Since he did it he skipped the country and has continued to live his life with no seeming remorse for what he did. Managing to make another 8.5 movies since.

I would love there to be a way to make him serve his time without the victim having to suffer any more but the only way I can see that happening is by him turning himself in and serving his time like the scum we all know he is. (I’m allowed to be judgmental seeing as how he is a convicted child rapist.)

There is no sentence good enough for him.

I respectfully agree to disagree with Sampiro and others who think that by letting him go is harming no one. It harms each and every one of us when a person who has been convicted of a crime by diminishing the legal system that this country was founded on.

On a m.u.c.h. smaller scale, I believe that the Paris Hilton’s of the world also diminish our legal system when they spent 84 minutes in “jail” and then released due to overcrowding. You know as well as I do that if that were Joe Schmoe, he would be serving his full sentence for DUI or possession or whatever. Only by their “celebrity” are they given special consideration. We in America are celebrity-obsessed.

It completely boggles my mind to think that we as a society should look the other way when sentencing a convicted rapist of a 13 year old girl just because he’s managed to mock our judicial system for 35 years.
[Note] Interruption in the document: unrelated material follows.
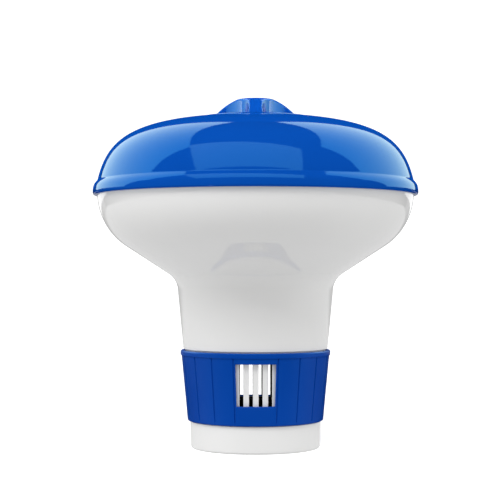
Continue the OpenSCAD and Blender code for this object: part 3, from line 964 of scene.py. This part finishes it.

Umm, could someone translate?

How could anyone defend this pedophile? He put his penis in a 13 year old girl’s anus and don’t forget that he gave her Quaaludes to “ease it in.”

Oh, but he’s a Famous Director! A creative arty French citizen! Celebrity Justice double standard to the rescue!

Would I get the same defense of character if I give drugs to a thirteen year old girl and enjoyed her tight virgin anus?

All of this should be shocking, and not worthy of mitigation. The academy award, the murder of his wife and his later wonderful family life are separate from the ANAL RAPE of a young child. He was convicted of this and fled justice.

Child molester, rapist, pedophile, Polanski. Same thing.